Diane Clarkson [Posted by Diane Clarkson]

On June 10 – 12, I had the opportunity to attend the Microsoft Travel Marketing Summit along with 40 marketing executives from across the travel industry. It was a summit in the best sense of the word:  a forum of open and frank conversation about the challenges and opportunities within the travel industry today.


Here are a few points raised in conversations and panels that I thought were particularly interesting:

  • Travel marketers understand the importance of social media to travelers. At the same time, the appropriate strategy can be elusive. Travel marketers are wary that for every success story, there are untold stories of social marketing efforts that didn’t hit the mark. I have often written that now is the time to experiment and found it interesting that several companies reported their experimentation led to growing pains in understanding where social media sits internally: PR, marketing, operations. Many marketers reported their early social media efforts have led to internal joint ownership and collaboration processes grounded in legal and compliance guidelines.

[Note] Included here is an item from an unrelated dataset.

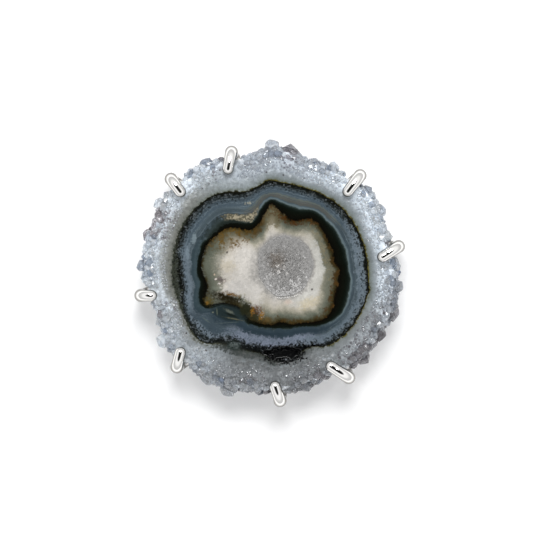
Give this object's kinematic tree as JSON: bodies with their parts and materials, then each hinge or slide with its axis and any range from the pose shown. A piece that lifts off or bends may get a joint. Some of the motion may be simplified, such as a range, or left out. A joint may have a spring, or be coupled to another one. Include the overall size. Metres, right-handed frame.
{
  "type": "amethyst stalactite slice",
  "caption": "Amethyst stalactite slice with agate bands and a druse core, edged in quartz crystals and held face up by silver claw prongs on a flat back ring.",
  "frame": {"origin": "centre of the whole object's box in X and Y, on the plane that the back ring rests on", "axes": "+Z out of the slice's sawn face, +X to the right and +Y to the top of that face as pictured"},
  "size_m": [0.0302, 0.0298, 0.0087],
  "materials": {
    "banded_quartz": "sawn and lightly polished face, natural crystals round the edge",
    "clear_quartz": "natural glassy crystal faces",
    "polished_silver": "bright hand polish"
  },
  "bodies": {
    "root": {"stalactite_slice": "banded_quartz", "core_crystals": "clear_quartz", "base_ring": "polished_silver", "prong_right": "polished_silver", "prong_upper_right": "polished_silver", "prong_top": "polished_silver", "prong_upper_left": "polished_silver", "prong_left": "polished_silver", "prong_lower_left": "polished_silver", "prong_bottom": "polished_silver", "prong_lower_right": "polished_silver"}
  },
  "joints": []
}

  • The question of brand versus performance advertising attracted many lively conversations. As John Peebles from Avis observed, to a large extent it is up to the customer if an ad is brand or response advertising. Attribution continues to be a challenge, further complicated by the influence of social media. I encourage our travel clients to read “Redefining Attribution in a Social Computing Era” by my colleague Emily Riley.
  • Loyalty remains front of mind among travel marketers. As Forrester has reported, there has been a 19% decline in brand loyal travelers between 2006 and 2008. Loyalty programs are

    ubiquitous. Travelers belong to multiple programs and reset the playing field every time points are redeemed. Premier customer service will be an increasingly important component to a successful loyalty strategy.

Marketers echoed the findings we’ve had a Forrester: some people are not traveling and those who are are spending less. But there was no hand-wringing at last week’s Summit. But there are opportunities; most simply, to do things better. As Randy Wooten of Micorsoft stated in his presentation, an economic meltdown is a terrible thing to waste.